The 2017 anime points out that Kino is a girl relatively later, but the moe-ish design feels a lot less ambiguous about that thant he 2003 anime was. If I'm correct in guessing that the intended audience was the existing fans, then it was a mostly irrelevant point to make anyway. It likewise makes zero attempts at tricking its audience into thinking that original!Kino is the same person we've followed throughout the story.



As one of the few places where this anime really got its philosophical game together was when young!Kino flashbacked to being taught what "adulthood" means. In 2003, it's in a lecture hall with mechanical beeping in the background. In 2017, the location is more difficult to pinpoint, but there are churchbells tolling in the background, and both the adult talking and the children listening are cast in a sinister red cross. I don't know enough about religiosity in Japan to tell why they'd go with Christian symbols as the motif of organised religion, but it really helps to stress the message that suffering for the sake of suffering is a dubious virtue.

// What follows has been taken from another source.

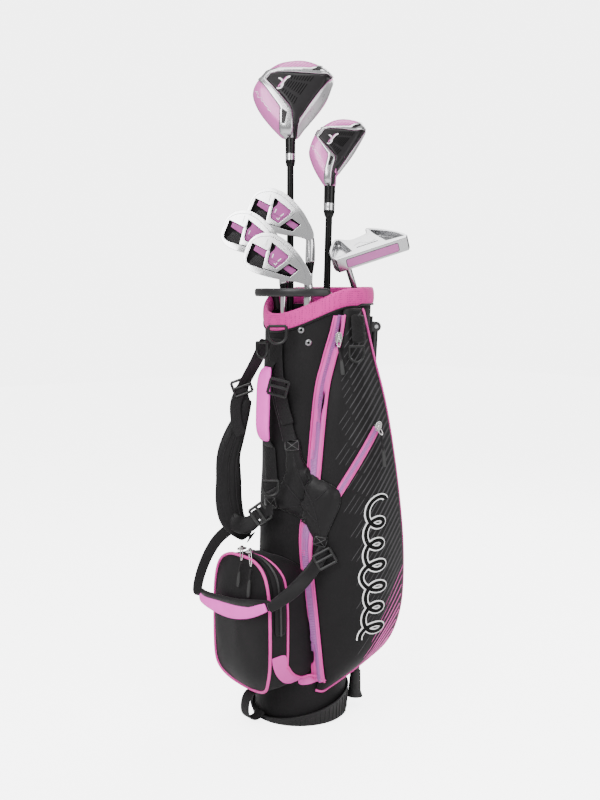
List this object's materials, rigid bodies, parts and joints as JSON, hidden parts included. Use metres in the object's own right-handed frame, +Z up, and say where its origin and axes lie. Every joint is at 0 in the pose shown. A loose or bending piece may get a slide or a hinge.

A Kind Country had a lot less impact here. I can't really pinpoint whether that was becaues 2003 Kino was different from the novels or because the 2003 anime framed it differently; whichever it was, her horror at the fate of the country is one solid punch in the gut. In 2017, not so much. Oddly, both 2003 and 2017 omit one of the parallells between Kino and Sakura: in the novels, Sakura's mother writes that Sakura (like Kino in Land Of Adults) was two days away from turning twelve, at which point she would've been an adult and would've been told about the coming apocalypse and could've made her own choice whether to surrender to it or to survive.

The third story that both 2003 and 2017 both adapted was Colloseum, but I'm pretty sure 2017 only did it to introduce Shizu. Someone better than me might dwell on the meaning of this in 2003, which broke its own rules and devoted two full episodes to it.

Another factor that makes the overall narrative of 2017 feel weird and disjointed (but who cares they were doing this for viewers who were fans already) is that they sometimes cram two or even three different countries into the same episode, without any attempts at thematic coherence between them but hey they had seven minutes left over so why not. This isn't in itself a terrible thing if what you're doing is getting as much of the source material as possible into your twelve episodes, and it's actually evocative of the novels, where the longer stories are occasionally interrupted by shorter interludes. But as said, the cost is your narrative flow, and for an anime to stand alone (which this one probably didn't aspire to in the first place), you need something more glueing the story together than (mostly) all episodes having the same protagonist.

One gold start for 2017: It got to introducing more of the secondary characters. There's a lot of Shizu and Riku in this, and I like that! He makes for a very interesting contrast to Kino, particularly in light of gender and all that. Have your noble and nurturing and self-sacrificing young man who wants to settle down in a peaceful place, whereas your main character is a fiercely survivalist and morally neutral teenage girl who only remembered the dog's name, not his. We also got stories about Master, and there's this one striking episode about someone named "Photo" who clearly has some more presence in the novels since she's in the OP here. As someone in from the 2003 anime, I enjoyed seeing them all. Even if, again, this wide cast of seemingly incidental characters creates yet more cracks in your coherence.